St. Louis hard hit by opioid epidemic

ST. LOUIS (AP) - As Missouri struggles with the epidemic of opioid abuse, no place in the state has been hit harder than St. Louis.

There were 23 heroin deaths per 100,000 city residents from 2012-16 - the highest rate in Missouri and nearly double the rate in Jefferson County, which had the second-highest rate, the St. Louis Post-Dispatch reported .

The city of St. Louis also leads the state in all types of opioid deaths and emergency room visits caused by prescription painkillers and heroin use.

James Shroba of the Drug Enforcement Agency office in St. Louis said 80 percent of heroin addicts start by abusing prescription painkillers. They eventually switch to heroin because it is easier to get and cheaper, selling for as little as $5-$10 a dose.

Mayor Lyda Krewson said addressing the problem is "going to take all of us."

After opioid deaths spiked in the city from 2015-16, rising from 131 to 273, the 2017 numbers are down 30 from last year's pace. But a troublesome change this year has been the rise of fentanyl, a powerful and often deadly opioid.

Statistics show 56 percent of the opioid overdose deaths in St. Louis involved fentanyl last year, but 84 percent of 2017 overdoses involve the drug.

Janel Marie Wells, 24, of Fenton, overdosed inside a St. Louis home in January. The cause of death was acute fentanyl intoxication.

"To me, this is murder," said her mother, Sharon Hardcastle. "Somebody put fentanyl in whatever my daughter took, and she died."

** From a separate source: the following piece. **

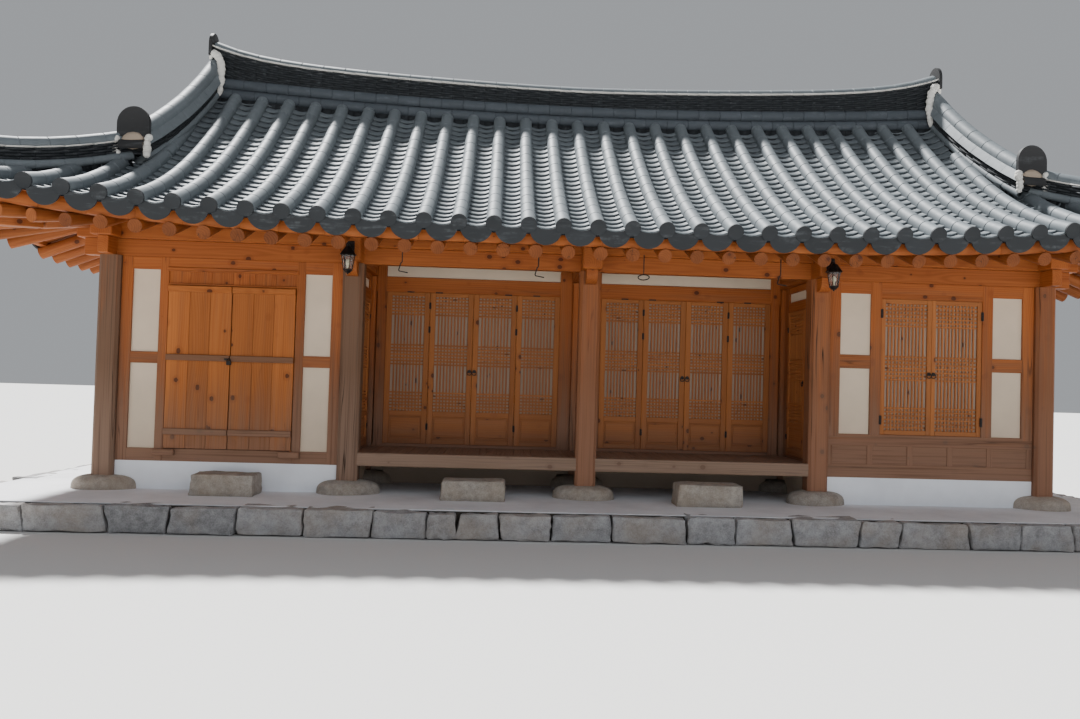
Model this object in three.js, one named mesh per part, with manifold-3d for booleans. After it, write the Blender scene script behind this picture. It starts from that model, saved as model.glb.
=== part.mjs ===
// A four-bay Korean timber house with a tiled hip-and-gable roof, in millimetres.
// X runs along the front from left to right, Y runs from the front into the house, Z is up.
// The origin is on the ground in the middle of the plan.
import * as THREE from 'three';
import { mergeVertices } from 'three/addons/utils/BufferGeometryUtils.js';
import Module from 'manifold-3d';

const wasm = await Module();
wasm.setup();

// Spacing kept between pieces that touch, and between a moving leaf and what surrounds it.
const GAP = 0.3;
const LEAF_GAP = 5;

// Plan: column lines and depths.
const BAY = 2400;
const HALF_LENGTH = 2 * BAY;
const HALF_DEPTH = 1800;
const RECESS_Y = -750;

// Stone platform and the base stones of the columns.
const PLATFORM_TOP = 250;
const PLATFORM_HALF_X = 6000;
const PLATFORM_HALF_Y = 3020;
const BASE_STONE_TOP = 390;

// Columns and the timber frame that they carry.
const COLUMN = 210;
const COLUMN_CHAMFER = 28;
const POST = 180;
const BEAM_BOTTOM = 2566;
const PURLIN_BOTTOM = 2734;
const PURLIN_WIDTH = 210;
const BEARER_WIDTH = 104;
const PURLIN_HEAD = 330;
const CROSSBEAM_WIDTH = 200;
const CROSSBEAM_TOP = 2840;
const CROSSBEAM_HEAD = 330;
const BRACKET_WIDTH = 110;
const BRACKET_BOTTOM = 2430;
const BRACKET_HALF = 250;

// Walls: rails, panels and their thicknesses.
const FRAME_THICK = 90;
const PLASTER_THICK = 44;
const FOUNDATION_THICK = 70;
const SILL_BOTTOM = 528;
const SILL_TOP = 653;
const MID_RAIL_LOW = 1500;
const MID_RAIL_HIGH = 1614;
const LINTEL_BOTTOM = 2440;
const SIDE_POST = 108;
const GROOVE = 30;

// Plank doors of the first bay.
const PLANK_OPENING = 1266;
const PLANK_POST = 86;
const PLANK_HEAD = 2292;
const PLANK_THICK = 35;
const PLANK_PROUD = 7;
const PLANK_MEETING_GAP = 8;
const BATTEN_THICK = 28;
const PIVOT_RADIUS = 11;

// Lattice window of the fourth bay, with its wainscot.
const WINDOW_OPENING = 1076;
const WINDOW_POST = 114;
const WINDOW_SIDE_POST = 123;
const WAINSCOT_LOW = 665;
const WAINSCOT_HIGH = 858;
const WINDOW_SILL = 978;
const WINDOW_HEAD = 2395;
const WINDOW_MID_LOW = 1660;
const WINDOW_MID_HIGH = 1800;
const LEAF_THICK = 36;
const LEAF_STILE = 42;
const PAPER_THICK = 8;

// Folding doors of the porch wall.
const FLOOR_TOP = 660;
const THRESHOLD = 690;
const FOLDING_HEAD = 2397;
const FOLDING_OUTER = 2195;
const FOLDING_INNER = 235;
const FOLDING_GAP = 4;
const FOLDING_PANEL_LOW = 750;
const FOLDING_PANEL_HIGH = 1000;
const FOLDING_LATTICE = 1059;

// Side doors at both ends of the porch.
const SIDE_DOOR_FRONT = -1560;
const SIDE_DOOR_BACK = -960;
const SIDE_DOOR_HEAD = 2290;
const KNUCKLE_RADIUS = 7;
const KNUCKLE_HEIGHT = 40;
const SIDE_HINGE_HEIGHTS = [880, 2080];

// Roof: eaves, slopes and their curves.
const EAVE_X = 5950;
const EAVE_Y = 2950;
const HIP_SHIFT = 3000;
const CORNER_X = 6100;
const CORNER_Y = 3100;
const CORNER_FLARE = 150;
const CORNER_RISE = 380;
const EAVE_TOP = 2875;
const ROOF_RISE = 1825;
const ROOF_SAG = 0.3;
const RIDGE_LIFT = 180;
const GABLE_WALL_X = 4290;
const GABLE_EDGE_X = 4620;
const VERGE_THICK = 160;

// Rafters and the boards on them.
const RAFTER_SETBACK = 150;
const RAFTER_SLOPE = 0.4;
const RAFTER_PITCH = 300;
const RAFTER_RADIUS = 64;
const RAFTER_DROP = 80;
const DECK_START = 2699;
const DECK_THICK = 30;
const EAVE_BOARD_TOP = 2800;
const EAVE_BOARD_WIDTH = 82;
const FAN_FOCUS_X = 4500;
const FAN_DROP = 24;
const HIP_RAFTER_WIDTH = 170;
const HIP_RAFTER_DEPTH = 250;

// Ridges on the tiles.
const RIDGE_HALF = 4450;
const RIDGE_TOP_MID = 4972;
const RIDGE_TOP_END = 5430;
const GABLE_RIDGE_HEIGHT = 400;
const HIP_RIDGE_HEIGHT = 350;

// Colours read from the house.
const pine = new THREE.MeshStandardMaterial({ color: 0xb9743f, roughness: 0.72, metalness: 0 });
const paleBoard = new THREE.MeshStandardMaterial({ color: 0xc98a52, roughness: 0.7, metalness: 0 });
const plaster = new THREE.MeshStandardMaterial({ color: 0xe4e4e2, roughness: 0.9, metalness: 0 });
const granite = new THREE.MeshStandardMaterial({ color: 0x9a9288, roughness: 0.95, metalness: 0 });
const tile = new THREE.MeshStandardMaterial({ color: 0x4a4f57, roughness: 0.5, metalness: 0 });
const iron = new THREE.MeshStandardMaterial({ color: 0x1e1e20, roughness: 0.5, metalness: 0.8 });
const ondol = new THREE.MeshStandardMaterial({ color: 0xc9b07a, roughness: 0.6, metalness: 0 });

const group = new THREE.Group();
group.name = 'hanok_house';

// Turns a closed geometry into a solid for cutting and joining.
function toSolid(geometry) {
  const bare = geometry.index ? geometry.toNonIndexed() : geometry.clone();
  bare.deleteAttribute('normal');
  bare.deleteAttribute('uv');
  const welded = mergeVertices(bare, 1e-4);
  const vertProperties = new Float32Array(welded.attributes.position.array);
  const triVerts = new Uint32Array(welded.index.array);
  return new wasm.Manifold(new wasm.Mesh({ numProp: 3, vertProperties, triVerts }));
}

// Builds a solid from points and triangles, turning it outward if it is inside out.
function solidFrom(points, triangles) {
  let volume = 0;
  for (const [a, b, c] of triangles) {
    volume += points[a].dot(points[b].clone().cross(points[c]));
  }
  const faces = volume > 0 ? triangles : triangles.map(([a, b, c]) => [a, c, b]);
  const vertProperties = new Float32Array(points.flatMap((p) => [p.x, p.y, p.z]));
  const triVerts = new Uint32Array(faces.flat());
  return new wasm.Manifold(new wasm.Mesh({ numProp: 3, vertProperties, triVerts }));
}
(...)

Hardcastle now tries to warn others about the dangers of fentanyl.

"That's all we feel like we can do is educate people," she said. "You are not going to go do this one night and have fun. You are going to die."

In March, 35-year-old Robert Patrick Stief died after mixing heroin and fentanyl.

"My boy lived a life of pain," his mother, Patricia Gillis, said. "And I lived a life of struggle to work and try to pay to fix him."

Dr. Will Ross, chairman of the St. Louis Joint Boards of Health and Hospitals, said the opioid crisis should be handled like any communicable disease threat: The neighborhood should be flooded with information, treatment referrals and anti-overdose drugs.

"We need to interrupt the habits, the enablers, the structures that perpetuate the epidemic," Ross said.

The St. Louis City Department of Health participates in a prescription drug monitoring program that allows doctors to check a patient's prescribing history and watch for potential abuses. Pharmacists can watch for signs that a patient may need to carry the overdose-reversing treatment naloxone.

Director Melba Moore said the department plans to hire an epidemiologist to track the data that come out of the drug monitoring program. Still, Moore said her department needs more funding to respond to the epidemic.

"It's not like we're turning a deaf ear," Moore said. "We need more people. We need more action."